И было за что быть благодарным. Восприимчивой, жадной к искусству душою Островский впитывает в себя впечатления великих картин и скульптур Италии, римской архитектуры. На развалинах Колизея и в Ватикане, в галерее Уффици и Дворце дожей он смотрит все, что положено смотреть путешественнику с карманным гидом в руках.
"Несказанное богатство художественных произведений, - запишет он, выйдя из галереи Уффици, - подействовало на меня так, что я не нахожу слов для выражения того душевного счастья, которое я чувствовал всем существом моим, проходя эти залы. Чего тут нет! И Рафаэль, и сокровища Тициановой кисти, и Дель Сарто, и древняя скульптура!"
В Италии и потом в Париже Островский почти все время пребывает в каком-то состоянии внутренней растроганности и умиления, слезы то и дело наворачиваются у него на глаза, и он в самом деле будто немеет от этого изобилия красоты.
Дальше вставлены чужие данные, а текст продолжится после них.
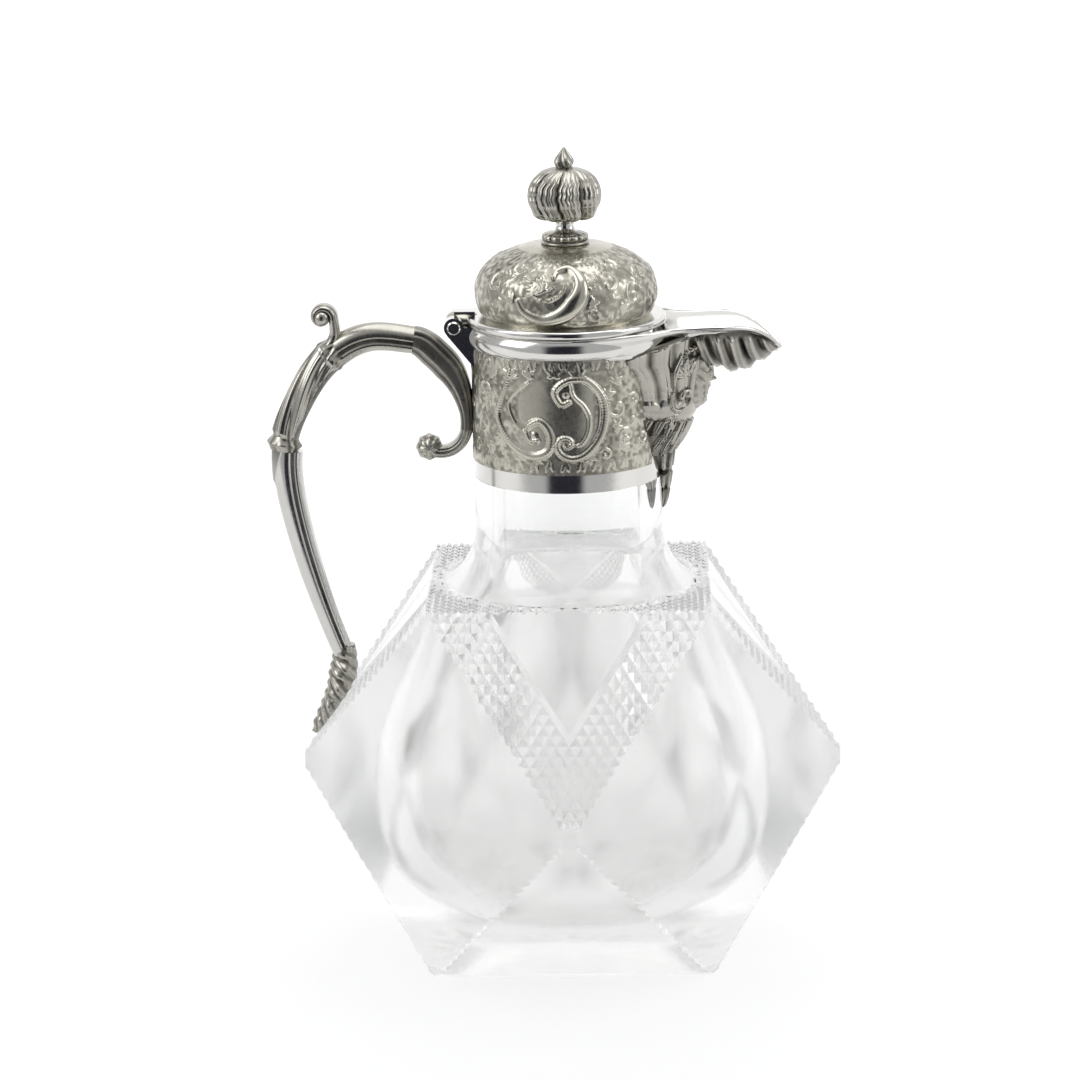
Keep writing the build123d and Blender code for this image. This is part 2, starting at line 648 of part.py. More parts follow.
with BuildPart() as handle_foot:
    stem_tangent = stem_line % 1
    stem_across = Vector(-stem_tangent.Z, 0, stem_tangent.X) * (STEM_THICKNESSES[-1] / 2)
    stem_outer = FOOT_SIDE.to_local_coords(stem_line @ 1 - stem_across)
    stem_inner = FOOT_SIDE.to_local_coords(stem_line @ 1 + stem_across)
    with BuildSketch(FOOT_SIDE):
        with BuildLine():
            Line((stem_inner.X, stem_inner.Y), (stem_outer.X, stem_outer.Y))
            Spline(
                (stem_outer.X, stem_outer.Y),
                (FOOT_TIP - 14.9, 4.9),
                (FOOT_TIP - 7.2, 3.4),
                (FOOT_TIP + 0.8, 1.7),
            )
            Polyline(
                (FOOT_TIP + 0.8, 1.7),
                (FOOT_TIP + 1.6, -1.6),
                (FOOT_SHOULDER - 4.3, -1.6),
                (stem_inner.X, stem_inner.Y),
            )
        make_face()
    extrude(amount=FOOT_WIDTH / 2, both=True)
    # Trimmed to a pointed leaf, seen square to the glass
    with BuildSketch(GLASS_FACE):
        with BuildLine():
            upper = Spline(
                (FOOT_SHOULDER - 23, STEM_WIDTH / 2),
                (FOOT_SHOULDER - 3, STEM_WIDTH / 2),
                (FOOT_SHOULDER + 7, FOOT_WIDTH / 2),
                (FOOT_TIP, 0),
            )
            mirror(upper, about=Plane.XZ)
            Line((FOOT_SHOULDER - 23, -STEM_WIDTH / 2), (FOOT_SHOULDER - 23, STEM_WIDTH / 2))
        make_face()
    extrude(amount=STEM_END[1], both=True, mode=Mode.INTERSECT)
    split(bisect_by=GLASS_FACE, keep=Keep.TOP)
save(handle_foot, "handle_foot")

# ---------------------------------------------------------------- spout's cast ornaments
LEAF_WIDTH = 9.0

# Underside of the leaf from its root to its tip: reach beyond the collar, distance below the rim
LEAF_OUTLINE = ((15.5, 9.5), (17.6, 12.6), (22.0, 15.0), (28.0, 13.4), (33.5, 9.0))

with BuildPart() as spout_lip_leaf:
    with BuildSketch(Plane.XZ):
        with BuildLine():
            underside = Spline(*[(COLLAR_RADIUS + reach, RIM_TOP - drop) for reach, drop in LEAF_OUTLINE])
            Line(underside @ 1, underside @ 0)
        make_face()
    extrude(amount=LEAF_WIDTH / 2, both=True)
    add(beak_loft(0), mode=Mode.SUBTRACT)
save(spout_lip_leaf, "spout_lip_leaf")


def egg(centre, radii):
    """Ellipsoid at a centre, with one radius along each axis."""
    return Pos(*centre) * scale(Solid.make_sphere(1), by=radii, mode=Mode.PRIVATE)


with BuildPart() as spout_mask:
    mask_x = COLLAR_RADIUS + MASK_REACH
    mask_z = RIM_TOP - MASK_DROP
    add(egg((mask_x, 0, mask_z + 2), (MASK_DEPTH / 2, MASK_WIDTH / 2, MASK_HEIGHT * 0.38)))
    add(egg((mask_x, 0, mask_z - 4), (MASK_DEPTH * 0.42, MASK_WIDTH * 0.36, MASK_HEIGHT * 0.34)))
    add(bowl_loft(0, RIM_TOP), mode=Mode.SUBTRACT)
    add(spout_apron.part, mode=Mode.SUBTRACT)
    add(beak_loft(0), mode=Mode.SUBTRACT)
save(spout_mask, "spout_mask")

# Three husks hang in a row in front of the neck: top above the collar's foot, half width, depth
HUSKS = ((7.5, 9.6, 3.6), (0.4, 6.6, 2.8), (-4.6, 4.2, 2.2), (-10.3, 0, 0))

with BuildPart() as spout_drop:
    for (top, half_width, depth), (bottom, _, _) in zip(HUSKS, HUSKS[1:]):
        wires = []
        for level, share in ((top, 0.72), (top - (top - bottom) * 0.4, 1.0), (bottom, 0.5)):
            with BuildSketch(Plane.XY.offset(NECK_TOP + level)) as slice_outline:
                with Locations((COLLAR_RADIUS - 0.4, 0)):
                    Ellipse(depth * share, half_width * share)
            wires.append(slice_outline.sketch.faces()[0].outer_wire())
        add(Solid.make_loft(wires))
    add(collar_core.part, mode=Mode.SUBTRACT)
save(spout_drop, "spout_drop")

# ---------------------------------------------------------------- lid
with BuildPart() as lid_bezel:
    with BuildSketch(Plane.XY.offset(LID_SEAT - BEZEL_DEPTH)):
        Circle(BEZEL_RADIUS)
        Circle(BEZEL_RADIUS - BEZEL_WALL, mode=Mode.SUBTRACT)
    extrude(amount=BEZEL_DEPTH)
    chamfer(lid_bezel.edges().group_by(Axis.Z)[0], BEZEL_WALL / 3)
save(lid_bezel, "lid_bezel")

with BuildPart() as lid_flange:
    with BuildSketch(Plane.XY.offset(LID_SEAT)):
        Circle(FLANGE_RADIUS)
        Circle(DOME_FOOT_RADIUS - DOME_WALL, mode=Mode.SUBTRACT)
    extrude(amount=FLANGE_HEIGHT)
    rim_edges = lid_flange.edges().filter_by(GeomType.CIRCLE).filter_by(lambda e: e.radius > DOME_RADIUS)
    fillet(rim_edges, FLANGE_HEIGHT * 0.4)
save(lid_flange, "lid_flange")


def dome_outline(inset):
    """Edges of the dome's profile from its foot to the flat under the finial."""
    with BuildLine() as outline:
        Spline(
            (DOME_FOOT_RADIUS - inset, FLANGE_TOP),
            (DOME_RADIUS - inset, FLANGE_TOP + DOME_SWELL_HEIGHT),
            (DOME_RADIUS - 6.4 - inset * 0.8, DOME_TOP - 4.3 - inset * 0.6),
            (DOME_RADIUS - 13.7 - inset * 0.3, DOME_TOP - 1.0 - inset * 0.9),
            (FINIAL_BASE_RADIUS, DOME_TOP - inset),
            tangents=((0.5, 1), (-1, 0)),
        )
        Line((FINIAL_BASE_RADIUS, DOME_TOP - inset), (STUD_RADIUS + STUD_PLAY, DOME_TOP - inset))
    return outline.line


with BuildPart() as lid_dome:
    with BuildSketch(Plane.XZ):
        with BuildLine():
            add(dome_outline(0))
            add(dome_outline(DOME_WALL))
            Line((DOME_FOOT_RADIUS, FLANGE_TOP), (DOME_FOOT_RADIUS - DOME_WALL, FLANGE_TOP))
            Line((STUD_RADIUS + STUD_PLAY, DOME_TOP), (STUD_RADIUS + STUD_PLAY, DOME_TOP - DOME_WALL))
        make_face()
    revolve(axis=Axis.Z)
save(lid_dome, "lid_dome")

with BuildPart() as lid_hinge_leaf:
    leaf_top = FLANGE_TOP + 1.3
    with BuildSketch(Plane.XZ):
        with BuildLine():
            Polyline(
                (HINGE_X, HINGE_Z),
                (HINGE_X + KNUCKLE_RADIUS, HINGE_Z + LID_SEAT_GAP),
                (-DOME_RADIUS, HINGE_Z + LID_SEAT_GAP),
                (-DOME_RADIUS, leaf_top),
                (HINGE_X, leaf_top),
                close=True,
            )
        make_face()
    extrude(amount=LEAF_LENGTH / 2, both=True)
    with BuildSketch(KNUCKLE_AXIS):
        Circle(KNUCKLE_RADIUS)
    extrude(amount=LEAF_LENGTH / 2, both=True)
    with BuildSketch(KNUCKLE_AXIS):
        Circle(PIN_RADIUS + PIN_PLAY)
    extrude(amount=LEAF_LENGTH / 2, both=True, mode=Mode.SUBTRACT)
    add(lid_flange.part, mode=Mode.SUBTRACT)
save(lid_hinge_leaf, "lid_hinge_leaf")

# ---------------------------------------------------------------- finial
with BuildPart() as finial_base:
    with BuildSketch(Plane.XZ):
        with BuildLine():
            Polyline(
                (STUD_RADIUS, DOME_TOP + FINIAL_BASE_HEIGHT),
                (STUD_RADIUS, DOME_TOP),
                (FINIAL_BASE_RADIUS - 0.6, DOME_TOP),
            )
            ThreePointArc(
                (FINIAL_BASE_RADIUS - 0.6, DOME_TOP),
                (FINIAL_BASE_RADIUS, DOME_TOP + FINIAL_BASE_HEIGHT * 0.3),
                (FINIAL_BASE_RADIUS - 1.4, DOME_TOP + FINIAL_BASE_HEIGHT * 0.6),
            )
            TangentArc(
                (FINIAL_STEM_RADIUS, DOME_TOP + FINIAL_BASE_HEIGHT),
                (FINIAL_BASE_RADIUS - 1.4, DOME_TOP + FINIAL_BASE_HEIGHT * 0.6),
                tangent=(0, -1),
            )
            Line(
                (FINIAL_STEM_RADIUS, DOME_TOP + FINIAL_BASE_HEIGHT),
                (STUD_RADIUS, DOME_TOP + FINIAL_BASE_HEIGHT),
            )
        make_face()
    revolve(axis=Axis.Z)
save(finial_base, "finial_base")

with BuildPart() as finial_stem:
    with BuildSketch(Plane.XZ):
        with BuildLine():
            Line((0, FINIAL_STEM_FOOT), (FINIAL_STEM_RADIUS, FINIAL_STEM_FOOT))
            ThreePointArc(
                (FINIAL_STEM_RADIUS, FINIAL_STEM_FOOT),
                (FINIAL_STEM_RADIUS - 0.9, FINIAL_STEM_FOOT + FINIAL_STEM_HEIGHT / 2),
                (FINIAL_STEM_RADIUS + 0.6, FINIAL_BULB_FOOT),
            )
            Polyline(
                (FINIAL_STEM_RADIUS + 0.6, FINIAL_BULB_FOOT),
                (0, FINIAL_BULB_FOOT),
                (0, FINIAL_STEM_FOOT),
            )
        make_face()
    revolve(axis=Axis.Z)
    with BuildSketch(Plane.XY.offset(FINIAL_STEM_FOOT)):
        Circle(STUD_RADIUS)
    extrude(amount=FINIAL_STEM_HEIGHT / 2, mode=Mode.SUBTRACT)
save(finial_stem, "finial_stem")

# The bulb's outline: share of its height, share of its radius
BULB_PROFILE = ((0.0, 0.38), (0.16, 0.78), (0.45, 1.0), (0.76, 0.8), (0.93, 0.45), (1.0, 0.26))

with BuildPart() as finial_bulb:
    for height_share, radius_share in BULB_PROFILE:
        radius = FINIAL_BULB_RADIUS * radius_share
        with BuildSketch(Plane.XY.offset(FINIAL_BULB_FOOT + FINIAL_BULB_HEIGHT * height_share)):
            lobe_reach = radius * 0.93
            with BuildLine():
                for lobe in range(FINIAL_LOBES):
                    start = Vector(lobe_reach, 0).rotate(Axis.Z, lobe * 360 / FINIAL_LOBES)
                    crest = Vector(radius, 0).rotate(Axis.Z, (lobe + 0.5) * 360 / FINIAL_LOBES)
                    end = Vector(lobe_reach, 0).rotate(Axis.Z, (lobe + 1) * 360 / FINIAL_LOBES)
                    ThreePointArc(start, crest, end)
            make_face()
    loft()
save(finial_bulb, "finial_bulb")

with BuildPart() as finial_tip:
    with BuildSketch(Plane.XZ):
        bud_foot = FINIAL_BULB_RADIUS * BULB_PROFILE[-1][1] * 0.93
        with BuildLine():
            Line((0, FINIAL_TIP_FOOT), (bud_foot, FINIAL_TIP_FOOT))
            Spline(
                (bud_foot, FINIAL_TIP_FOOT),
                (FINIAL_TIP_RADIUS, FINIAL_TIP_FOOT + FINIAL_TIP_HEIGHT * 0.35),
                (0.5, FINIAL_TIP_FOOT + FINIAL_TIP_HEIGHT),
            )
            Polyline(
                (0.5, FINIAL_TIP_FOOT + FINIAL_TIP_HEIGHT),
                (0, FINIAL_TIP_FOOT + FINIAL_TIP_HEIGHT),
                (0, FINIAL_TIP_FOOT),
            )
        make_face()
    revolve(axis=Axis.Z)
save(finial_tip, "finial_tip")

washer_top = DOME_TOP - DOME_WALL
nut_top = washer_top - WASHER_THICKNESS
with BuildPart() as finial_washer:
    with BuildSketch(Plane.XY.offset(nut_top)):
        Circle(WASHER_RADIUS)
        Circle(STUD_RADIUS + STUD_PLAY, mode=Mode.SUBTRACT)
    extrude(amount=WASHER_THICKNESS)
save(finial_washer, "finial_washer")

with BuildPart() as finial_nut:
    with BuildSketch(Plane.XY.offset(nut_top - NUT_HEIGHT)):
        RegularPolygon(NUT_ACROSS_FLATS / 2, 6, major_radius=False)
        Circle(STUD_RADIUS, mode=Mode.SUBTRACT)
    extrude(amount=NUT_HEIGHT)
save(finial_nut, "finial_nut")

with BuildPart() as finial_stud:
    with BuildSketch(Plane.XY.offset(nut_top - NUT_HEIGHT - 1)):
        Circle(STUD_RADIUS)
    extrude(amount=FINIAL_STEM_FOOT + FINIAL_STEM_HEIGHT / 2 - nut_top + NUT_HEIGHT + 1)
save(finial_stud, "finial_stud")
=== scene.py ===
"""Claret jug: cut-glass body, silver collar, spout, handle and hinged lid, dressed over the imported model.

Every length below is in millimetres until a mesh is made, which turns it into metres. The frame is
the CAD's: +Z up, the origin at the centre of the glass base, the spout along +X.
"""

import logging
import math
from dataclasses import dataclass, field
from enum import Enum

import bpy
import bmesh
import numpy as np
from mathutils import Matrix, Vector

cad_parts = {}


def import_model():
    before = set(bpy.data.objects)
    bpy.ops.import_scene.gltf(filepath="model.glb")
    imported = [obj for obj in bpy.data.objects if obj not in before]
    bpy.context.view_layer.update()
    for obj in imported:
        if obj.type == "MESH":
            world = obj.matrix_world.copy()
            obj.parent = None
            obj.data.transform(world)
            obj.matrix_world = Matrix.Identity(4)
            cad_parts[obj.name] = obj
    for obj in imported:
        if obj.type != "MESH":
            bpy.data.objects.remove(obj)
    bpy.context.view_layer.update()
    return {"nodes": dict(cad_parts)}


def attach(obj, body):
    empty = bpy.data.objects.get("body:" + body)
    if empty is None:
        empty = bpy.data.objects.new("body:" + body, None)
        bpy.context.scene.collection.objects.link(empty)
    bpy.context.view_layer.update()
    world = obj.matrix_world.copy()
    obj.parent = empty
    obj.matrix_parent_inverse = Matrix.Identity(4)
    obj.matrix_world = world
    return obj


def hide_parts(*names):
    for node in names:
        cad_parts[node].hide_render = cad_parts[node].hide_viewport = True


LOG = logging.getLogger("claret_jug")
MM = 0.001
TAU = 2 * math.pi

# ------------------------------------------------------------------ shared sizes
GLASS_HEIGHT = 116.3
GLASS_HALF_SIDE = 42.7
GLASS_MID_HEIGHT = 58.0
SIDE_POINT = 2 * GLASS_HALF_SIDE
NECK_TOP = 149.0
NECK_RADIUS = 28.8
COLLAR_RADIUS = 29.0
COLLAR_BAND_TOP = 157.4
COLLAR_TOP = 189.6
RIM_TOP = 196.0


class Shade(Enum):
    """Ways a surface's edges are shaded."""

    CUT = 22.0
    CAST = 42.0
    SMOOTH = 75.0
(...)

Есть вещи, столь известные каждому, столь безусловные, что трудно говорить о них, не впав в банальность. Единственное, что мы вправе сказать: "Я видел это. А ты?"
Он словно внутренне затаился, чтобы переработать все увиденное и не расплескать силу первого впечатления в неосторожных, случайных словах. Друзьям в Москву он пишет чем далее, тем короче.
О Венеции: "Это волшебный сон, от которого я еще опомниться не могу. Дайте собраться с мыслями, тогда напишу вам подробно". Но не напишет, потому что впереди - Рим. А сокровищам, собранным там, "нет подобных во всем мире. Описывать их недостанет бумаги в Риме". А далее - Флоренция: "Флоренция - рай, опишу вам ее по приезде".